French agency, funding hydropower, has cleared myths about clean energy

The Guardian
Published at 10:29 AM Apr 11 2024
Finance ministry permanent secretary Dr Natu El-Maamry Mwamba (R) and French Development Agency country director Celine Robert pictured in Dodoma city.
Photo: Ibrahim Joseph
Finance ministry permanent secretary Dr Natu El-Maamry Mwamba (R) and French Development Agency country director Celine Robert pictured in Dodoma city.

JUST what clean energy means was the key issue being contemplated when the government and the French Development Agency (AFD) lately signed a grant agreement for euro 34.86m (96.47bn/-) for the Kakono hydropower project in Kagera Region.

The AFD country director dwelt on the significance of the project as if it was something quite new, and there was a reason for that posture. As someone living in Tanzania and exposed to what we routinely say about clean energy especially in relation to cooking energy solutions, there was a point in the effort, and hopefully it may help to inform policy in that direction, soon.

 Going into details after the brief signing ceremony in the capital, the director said that the grant delegated by the European Union (EU) assists environmental and social management plans, as 87.8MW of hydropower can change some things in that regard. 

One point the director was stressing is that Tanzania’s energy mix is currently based mainly on thermal power plants (gas-fired), apart from hydropower. There was reference to considerable untapped renewable energy potential, including hydropower, which also says geothermal, solar, etc.

 The idea from the EU is that this potential should be mobilised to meet the country's growing electricity demand but on a low-carbon path, which the local atmosphere is by and large adrift of that need. Issuing a loan to finance the hydropower plant was tied to the wish to support this trajectory, which the country director presented as if it was a policy trajectory, whereas our proper outlook is directed elsewhere.

 The development partners, in financing the Kakono project, had to make a point about increasing renewable generation.

 The other point made about the Kakono project specifically is that it reduces hydrological risk, with a dam located on a new watershed less affected by droughts.

 That provides the background to expected sustainability of the project when it is said to be unlikely to be hit by droughts the way we have continually experienced with Kidatu and Mtera hydropower plants, in particular.  In that case the project is seen to be fully in line with international climate objectives,a reason for development partners to focus on it, and wishes it as a policy axis.

 The idea that EU and others intend to support Tanzania in its energy transition to reduce the carbon intensity of the power sector was a sort of appeal to change tact. 

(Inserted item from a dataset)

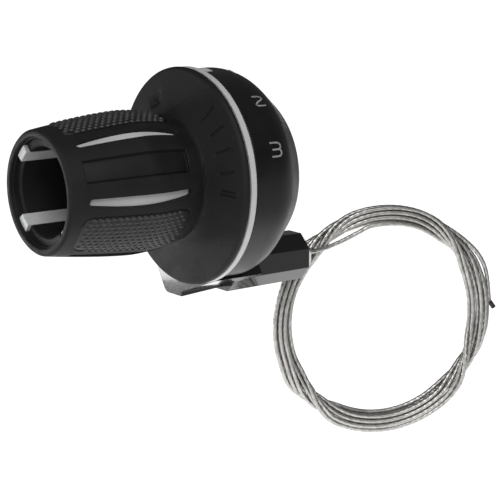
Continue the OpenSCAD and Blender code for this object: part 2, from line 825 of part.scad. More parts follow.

The government appears to be overly satisfied with transition to natural gas as the proper solution to energy needs, in contrast to the global agenda of cuts in carbon footprint where possible. That 87mw of hydropower reduces greenhouse gas emissions by 216,065t of CO2 per year is not the sort of data we often hear.

What this effort on the part of the lending agency country director is that local energy policy analysis needs to tune their language to global environmental concerns. By contrast, at present we are closely knit with the OPEC group as a natural gas producer, explaining including the dominant idea here at present that natural gas is clean cooking energy. 

This is true for homes and not for the atmosphere, in which case proper clean cooking energy can be obtained in large amounts and at local level by allowing biomass projects in neighbourhoods, etc.